First Republic Bank and Western Alliance were among lenders that sought to calm investors Friday about the steady strength of their liquidity and deposits as their share prices lost between 15% to 35%.

“The deposits are solid as long as people trust you,” Ranciere said. “One thing that SVB said: ‘Don’t panic.’ If you start saying, ‘Don’t panic,’ I think that’s the best way to trigger a panic.”

SVB’s collapse has potential implications on the direction the Fed takes in steering the economy through monetary policy. The agency’s policy of increasing interest rates to tackle inflation have been creating higher costs of business and have had a drag on the stock market.

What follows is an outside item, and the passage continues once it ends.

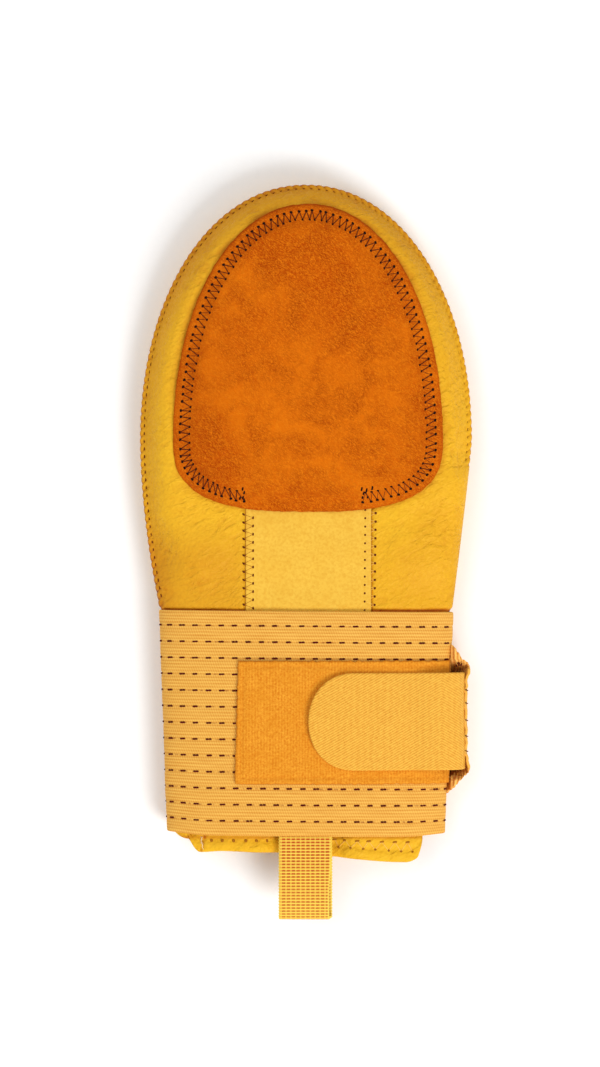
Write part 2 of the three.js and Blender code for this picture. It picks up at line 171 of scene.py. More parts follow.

Prior to Thursday, traders in the futures market predicted a 70% chance that the Fed would take a more hawkish stance and double its interest rate hike to 50 basis points on March 22. However, they reversed this prediction and placed about a 60% probability on a 25 basis point rise instead. Abraham Solovy, former vice president of the Economics Association and a senior majoring in political economy, said it would be difficult for the Fed to justify “a 50 basis point increase when the government might have to bail out a bank.”

“This might be the silver lining to this whole thing,” Solovy said.